◆ **Exercise**: Copy out each line below exactly as it appears.

— Begin Dataset section —

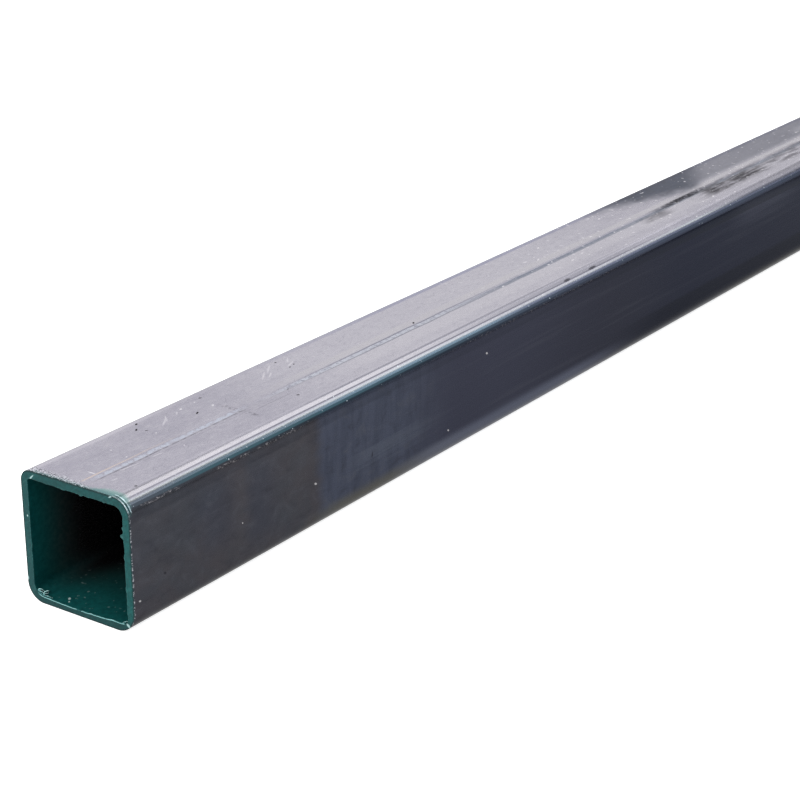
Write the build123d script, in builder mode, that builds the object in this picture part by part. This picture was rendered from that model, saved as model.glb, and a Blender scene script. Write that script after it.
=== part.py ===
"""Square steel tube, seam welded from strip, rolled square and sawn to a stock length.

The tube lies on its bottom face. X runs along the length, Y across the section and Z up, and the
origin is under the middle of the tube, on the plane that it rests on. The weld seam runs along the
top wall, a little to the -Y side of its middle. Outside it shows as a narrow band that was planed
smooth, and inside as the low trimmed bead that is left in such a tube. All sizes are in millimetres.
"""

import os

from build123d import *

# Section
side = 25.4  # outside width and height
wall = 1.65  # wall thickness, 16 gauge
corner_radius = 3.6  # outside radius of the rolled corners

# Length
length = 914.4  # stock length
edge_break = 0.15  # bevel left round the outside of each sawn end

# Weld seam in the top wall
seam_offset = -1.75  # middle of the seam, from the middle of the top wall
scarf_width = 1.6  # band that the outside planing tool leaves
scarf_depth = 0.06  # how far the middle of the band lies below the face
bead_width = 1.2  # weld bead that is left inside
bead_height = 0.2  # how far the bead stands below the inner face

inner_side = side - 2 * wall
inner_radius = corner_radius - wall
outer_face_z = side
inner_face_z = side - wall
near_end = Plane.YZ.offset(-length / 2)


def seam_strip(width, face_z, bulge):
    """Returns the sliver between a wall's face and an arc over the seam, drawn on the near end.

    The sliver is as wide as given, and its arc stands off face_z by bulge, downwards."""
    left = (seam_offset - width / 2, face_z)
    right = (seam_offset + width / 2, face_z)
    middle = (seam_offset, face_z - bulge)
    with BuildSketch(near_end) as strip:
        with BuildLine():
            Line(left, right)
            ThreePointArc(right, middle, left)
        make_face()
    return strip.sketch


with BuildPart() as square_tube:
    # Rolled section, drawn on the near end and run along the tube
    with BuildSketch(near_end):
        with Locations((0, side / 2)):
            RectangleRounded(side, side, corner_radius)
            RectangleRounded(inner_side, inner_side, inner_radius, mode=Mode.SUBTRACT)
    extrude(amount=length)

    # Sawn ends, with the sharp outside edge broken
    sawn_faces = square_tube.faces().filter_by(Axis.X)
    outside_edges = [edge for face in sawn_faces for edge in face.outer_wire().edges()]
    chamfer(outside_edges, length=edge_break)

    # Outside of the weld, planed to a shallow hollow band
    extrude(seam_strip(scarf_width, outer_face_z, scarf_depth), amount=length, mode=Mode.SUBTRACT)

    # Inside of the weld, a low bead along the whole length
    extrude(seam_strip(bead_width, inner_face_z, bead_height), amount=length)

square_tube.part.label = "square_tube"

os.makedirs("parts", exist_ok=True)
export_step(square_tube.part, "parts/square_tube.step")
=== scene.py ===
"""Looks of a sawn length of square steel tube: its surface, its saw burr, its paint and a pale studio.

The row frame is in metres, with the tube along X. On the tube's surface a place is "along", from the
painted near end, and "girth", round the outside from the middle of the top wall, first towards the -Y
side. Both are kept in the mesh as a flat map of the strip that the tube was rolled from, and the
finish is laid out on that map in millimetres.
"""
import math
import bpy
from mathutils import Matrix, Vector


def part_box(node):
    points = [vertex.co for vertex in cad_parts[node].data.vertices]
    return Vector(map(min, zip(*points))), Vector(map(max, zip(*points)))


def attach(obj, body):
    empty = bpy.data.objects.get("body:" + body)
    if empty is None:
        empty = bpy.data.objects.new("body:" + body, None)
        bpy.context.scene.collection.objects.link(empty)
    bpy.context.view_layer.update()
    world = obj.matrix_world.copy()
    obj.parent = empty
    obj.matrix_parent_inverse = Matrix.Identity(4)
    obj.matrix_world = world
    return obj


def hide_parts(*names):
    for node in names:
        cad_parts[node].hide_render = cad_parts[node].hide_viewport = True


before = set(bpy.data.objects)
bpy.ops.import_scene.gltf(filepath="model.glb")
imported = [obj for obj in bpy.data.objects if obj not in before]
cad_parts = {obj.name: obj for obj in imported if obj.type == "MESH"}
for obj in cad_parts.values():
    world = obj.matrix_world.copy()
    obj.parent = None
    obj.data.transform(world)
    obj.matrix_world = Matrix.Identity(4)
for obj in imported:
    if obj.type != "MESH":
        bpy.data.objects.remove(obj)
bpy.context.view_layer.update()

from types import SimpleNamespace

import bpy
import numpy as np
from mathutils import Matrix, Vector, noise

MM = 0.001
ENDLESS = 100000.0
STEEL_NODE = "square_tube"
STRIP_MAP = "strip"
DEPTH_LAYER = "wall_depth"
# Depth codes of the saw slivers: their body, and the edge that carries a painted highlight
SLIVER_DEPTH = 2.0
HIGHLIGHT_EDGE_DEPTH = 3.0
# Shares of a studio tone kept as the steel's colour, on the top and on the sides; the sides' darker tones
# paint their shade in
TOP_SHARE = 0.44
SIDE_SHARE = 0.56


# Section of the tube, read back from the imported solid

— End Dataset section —

◆ **Reply to the exercise**:
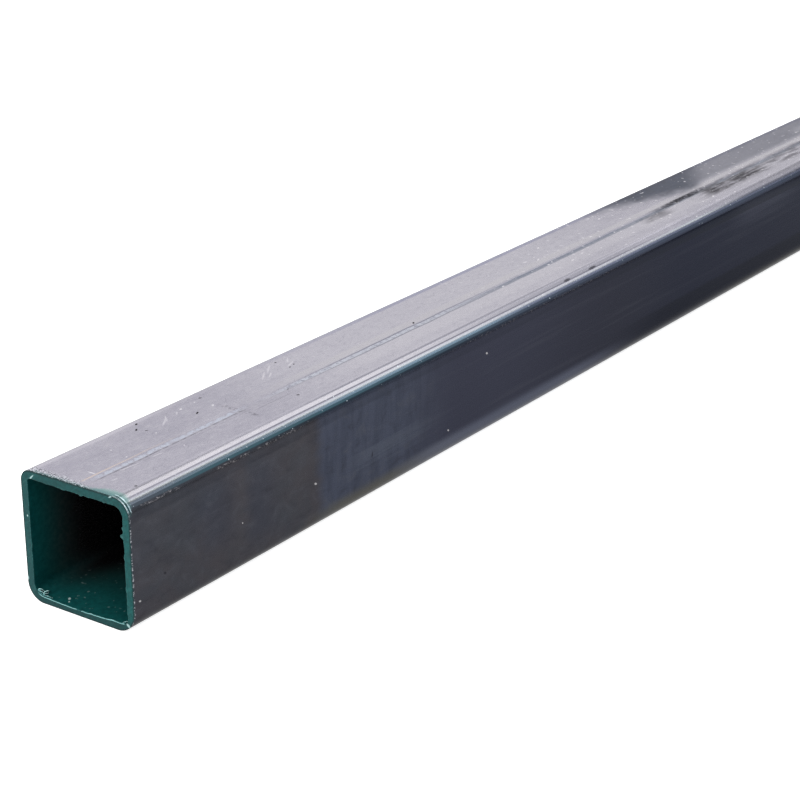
Write the build123d script, in builder mode, that builds the object in this picture part by part. This picture was rendered from that model, saved as model.glb, and a Blender scene script. Write that script after it.
=== part.py ===
"""Square steel tube, seam welded from strip, rolled square and sawn to a stock length.

The tube lies on its bottom face. X runs along the length, Y across the section and Z up, and the
origin is under the middle of the tube, on the plane that it rests on. The weld seam runs along the
top wall, a little to the -Y side of its middle. Outside it shows as a narrow band that was planed
smooth, and inside as the low trimmed bead that is left in such a tube. All sizes are in millimetres.
"""

import os

from build123d import *

# Section
side = 25.4  # outside width and height
wall = 1.65  # wall thickness, 16 gauge
corner_radius = 3.6  # outside radius of the rolled corners

# Length
length = 914.4  # stock length
edge_break = 0.15  # bevel left round the outside of each sawn end

# Weld seam in the top wall
seam_offset = -1.75  # middle of the seam, from the middle of the top wall
scarf_width = 1.6  # band that the outside planing tool leaves
scarf_depth = 0.06  # how far the middle of the band lies below the face
bead_width = 1.2  # weld bead that is left inside
bead_height = 0.2  # how far the bead stands below the inner face

inner_side = side - 2 * wall
inner_radius = corner_radius - wall
outer_face_z = side
inner_face_z = side - wall
near_end = Plane.YZ.offset(-length / 2)


def seam_strip(width, face_z, bulge):
    """Returns the sliver between a wall's face and an arc over the seam, drawn on the near end.

    The sliver is as wide as given, and its arc stands off face_z by bulge, downwards."""
    left = (seam_offset - width / 2, face_z)
    right = (seam_offset + width / 2, face_z)
    middle = (seam_offset, face_z - bulge)
    with BuildSketch(near_end) as strip:
        with BuildLine():
            Line(left, right)
            ThreePointArc(right, middle, left)
        make_face()
    return strip.sketch


with BuildPart() as square_tube:
    # Rolled section, drawn on the near end and run along the tube
    with BuildSketch(near_end):
        with Locations((0, side / 2)):
            RectangleRounded(side, side, corner_radius)
            RectangleRounded(inner_side, inner_side, inner_radius, mode=Mode.SUBTRACT)
    extrude(amount=length)

    # Sawn ends, with the sharp outside edge broken
    sawn_faces = square_tube.faces().filter_by(Axis.X)
    outside_edges = [edge for face in sawn_faces for edge in face.outer_wire().edges()]
    chamfer(outside_edges, length=edge_break)

    # Outside of the weld, planed to a shallow hollow band
    extrude(seam_strip(scarf_width, outer_face_z, scarf_depth), amount=length, mode=Mode.SUBTRACT)

    # Inside of the weld, a low bead along the whole length
    extrude(seam_strip(bead_width, inner_face_z, bead_height), amount=length)

square_tube.part.label = "square_tube"

os.makedirs("parts", exist_ok=True)
export_step(square_tube.part, "parts/square_tube.step")
=== scene.py ===
"""Looks of a sawn length of square steel tube: its surface, its saw burr, its paint and a pale studio.

The row frame is in metres, with the tube along X. On the tube's surface a place is "along", from the
painted near end, and "girth", round the outside from the middle of the top wall, first towards the -Y
side. Both are kept in the mesh as a flat map of the strip that the tube was rolled from, and the
finish is laid out on that map in millimetres.
"""
import math
import bpy
from mathutils import Matrix, Vector


def part_box(node):
    points = [vertex.co for vertex in cad_parts[node].data.vertices]
    return Vector(map(min, zip(*points))), Vector(map(max, zip(*points)))


def attach(obj, body):
    empty = bpy.data.objects.get("body:" + body)
    if empty is None:
        empty = bpy.data.objects.new("body:" + body, None)
        bpy.context.scene.collection.objects.link(empty)
    bpy.context.view_layer.update()
    world = obj.matrix_world.copy()
    obj.parent = empty
    obj.matrix_parent_inverse = Matrix.Identity(4)
    obj.matrix_world = world
    return obj


def hide_parts(*names):
    for node in names:
        cad_parts[node].hide_render = cad_parts[node].hide_viewport = True


before = set(bpy.data.objects)
bpy.ops.import_scene.gltf(filepath="model.glb")
imported = [obj for obj in bpy.data.objects if obj not in before]
cad_parts = {obj.name: obj for obj in imported if obj.type == "MESH"}
for obj in cad_parts.values():
    world = obj.matrix_world.copy()
    obj.parent = None
    obj.data.transform(world)
    obj.matrix_world = Matrix.Identity(4)
for obj in imported:
    if obj.type != "MESH":
        bpy.data.objects.remove(obj)
bpy.context.view_layer.update()

from types import SimpleNamespace

import bpy
import numpy as np
from mathutils import Matrix, Vector, noise

MM = 0.001
ENDLESS = 100000.0
STEEL_NODE = "square_tube"
STRIP_MAP = "strip"
DEPTH_LAYER = "wall_depth"
# Depth codes of the saw slivers: their body, and the edge that carries a painted highlight
SLIVER_DEPTH = 2.0
HIGHLIGHT_EDGE_DEPTH = 3.0
# Shares of a studio tone kept as the steel's colour, on the top and on the sides; the sides' darker tones
# paint their shade in
TOP_SHARE = 0.44
SIDE_SHARE = 0.56


# Section of the tube, read back from the imported solid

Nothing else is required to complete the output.